Because of light winds, everyone was allowed to motor throughout the day Monday and through Monday night. We wanted to sail, so we stopped motoring about an hour after the official start. The winds were very light, so most of the fleet left us in the dust. However, by Tuesday sfternoon, the winds freshened, and we started seeing some speeds in the low teens. While I was at the helm, we hit a top speed surfing down a wave of 14.8 knots! The winds kept building and the seas were also building to the point of when we approached the 10 mile wide finish line, we had reefed both mainsails after nearly digging the bows into the back of a wave. The waves were also large enough that when we were sailing beam on to them, occasionally one would crawl up the side of the leeward hull and crash up on the deck. Cat2Fold has very ample bridgedeck clearance. Never have I gotten more than a few drops of water up on deck before. Unfortunately, I learned the hard way that water can indeed get up on to our bridgedeck. I left my GoPro camera up on deck without its waterproof back on. Now I have a dead GoPro, and it is less than 2 months old!

After crossing the Leg 1 finish line at 9:37 pm, we still had around 25 miles to go to get to Turtle Bay. Our ETA was around 2 am. Winds were peaking at 28 knots.

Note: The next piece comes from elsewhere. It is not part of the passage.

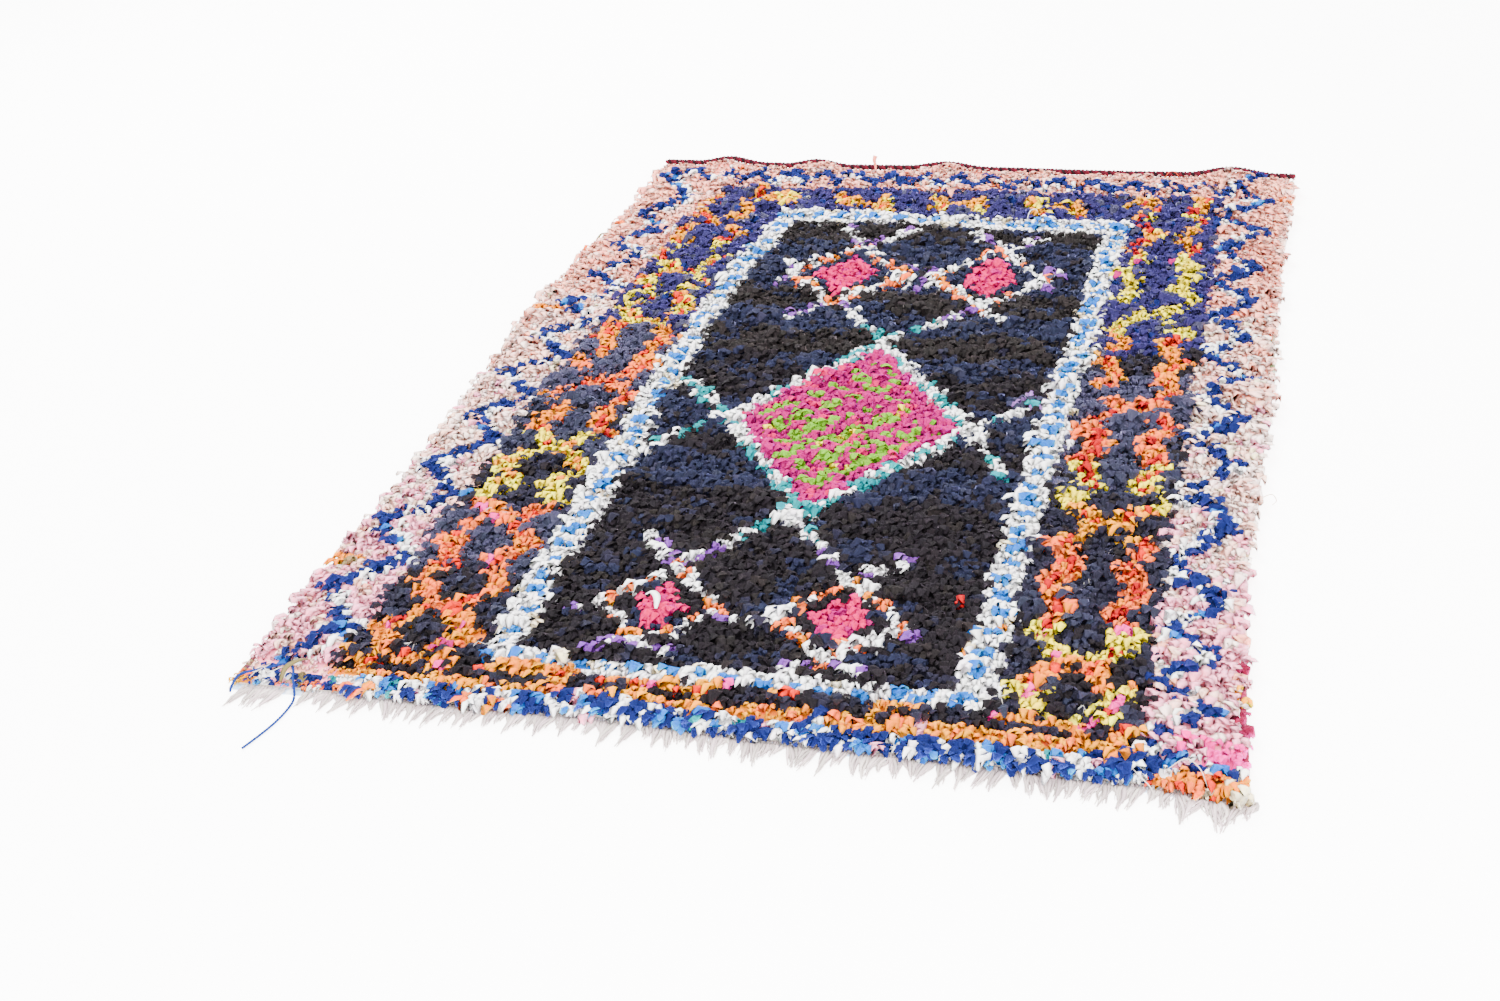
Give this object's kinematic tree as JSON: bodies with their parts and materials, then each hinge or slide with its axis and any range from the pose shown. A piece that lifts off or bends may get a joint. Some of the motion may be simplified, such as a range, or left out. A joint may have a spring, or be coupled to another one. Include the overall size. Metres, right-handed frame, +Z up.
{
  "type": "boucherouite rug",
  "caption": "Rectangular hand-knotted rag rug lying flat, with a shaggy pile, wrapped side edges, a plaited far end, a cut warp fringe at the near end and a loose end of yarn.",
  "frame": {"origin": "floor level, at the middle of the rug's box measured without the loose yarn", "axes": "+Z up, +Y along the rug towards its plaited end, +X to the right seen from the fringed end"},
  "size_m": [1.5606, 2.3247, 0.0443],
  "materials": {
    "pile": "matte cotton and synthetic rag strips in many colours",
    "warp": "matte off-white cotton yarn, frayed",
    "plait": "matte wool yarn in burgundy and dark brown",
    "selvedge": "matte yarn wrapping in burgundy, mustard, olive and grey",
    "yarn": "matte blue plied wool yarn"
  },
  "bodies": {
    "root": {"pile": "pile", "warp_fringe": "warp", "end_plait": "plait", "selvedge_left": "selvedge", "selvedge_right": "selvedge", "blue_yarn": "yarn"}
  },
  "joints": []
}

The seas were like a giant washing machine. We decided to be prudent and not attempt a night time landing into an unknown harbor. So we needed to slow the boat down! We dropped all sails and dragged a milk crate off the sterns. We lashed the tiller to try and point the boat up into the approaching seas. Cat2Fold was mostly taking them beam on. She handled it with ease however it was a very uncomfortable night at sea. The whole crew acknowledged the need to figure out a way to get Cat2Fold to hove-to. We will be working on this technique in the days to come.

So now we are sitting in Turtle Bay, catching up on sleep, meeting more and more Haha-er’s, and prepping the boat for leg two.

Oh Yeah… we caught one small tuna while dragging a simple hand line with a “mexican flag” lure… hopefully more to come!